Richard Annang

Personal information
- Full name: Richard Annang
- Date of birth: 10 April 1991 (age 34)
- Place of birth: Tema, Ghana
- Height: 1.81 m (5 ft 11 in)
- Position(s): Left wing-back

Youth career
- 2007–2010: Tema Youth

Senior career*
- Years: Team / Apps / (Gls)
- 2009–2010: Tema Youth
- 2010–2013: Vaslui / 6 / (0)
- 2013–2015: Berekum Chelsea

International career
- Ghana U17
- Ghana U20 / 2 / (0)

= Richard Annang =

Ghanaian footballer (born 1991)

Richard Annang (born April 10, 1991, in Ghana) is a Ghanaian former footballer who played on the left wing, both as defender and as midfielder.

== Career ==
In 2009 and 2010, he joined TSG 1899 Hoffenheim and respectively AS Saint-Étienne on trial.
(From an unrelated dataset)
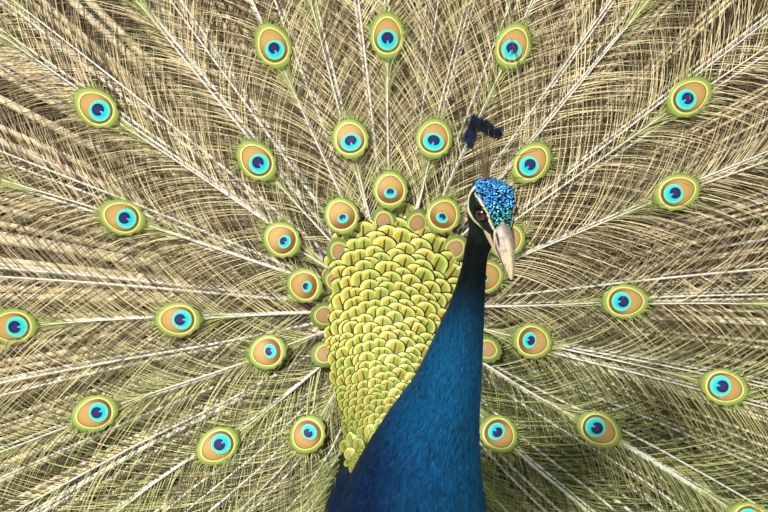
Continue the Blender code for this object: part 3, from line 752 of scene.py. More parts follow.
colour = vane.mix(egg.steps(0.96, 0.99), vane.shaded(bronze, 1 - 0.16 * egg.steps(0.60, 0.97)),
                  vane.mix(egg.steps(1.10, 1.17), yellow, fringe))
colour = vane.mix(disc.steps(0.95, 1.02),
                  vane.mix(disc.steps(0.55, 0.95), rgb(36, 200, 214), rgb(92, 232, 198)), colour)
heart = heart + 0.7 * notch
colour = vane.mix(heart.steps(0.94, 1.04),
                  vane.mix(heart.steps(0.3, 1.0), rgb(46, 34, 104), rgb(24, 22, 76)), colour)
colour = vane.shaded(colour, 1 + (0.06 + 0.30 * egg.steps(1.10, 1.35)) * barbs)
vane.between(vane.attribute("behind"), colour, rgb(112, 94, 66)).bump(barbs, 0.0003, 0.12)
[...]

Clubs like Arsenal F.C. and AFC Ajax have also expressed interest in Annang.

=== FC Vaslui ===
In the summer of 2010 Annang signed a 5-year deal with Liga I side FC Vaslui. After 6 games he was seen as a player with much potential and talent but he suffered a very bad injury (cruciate ligament rupture) that kept him away from the field for almost a year. After more than 2 seasons with Vaslui he left the club.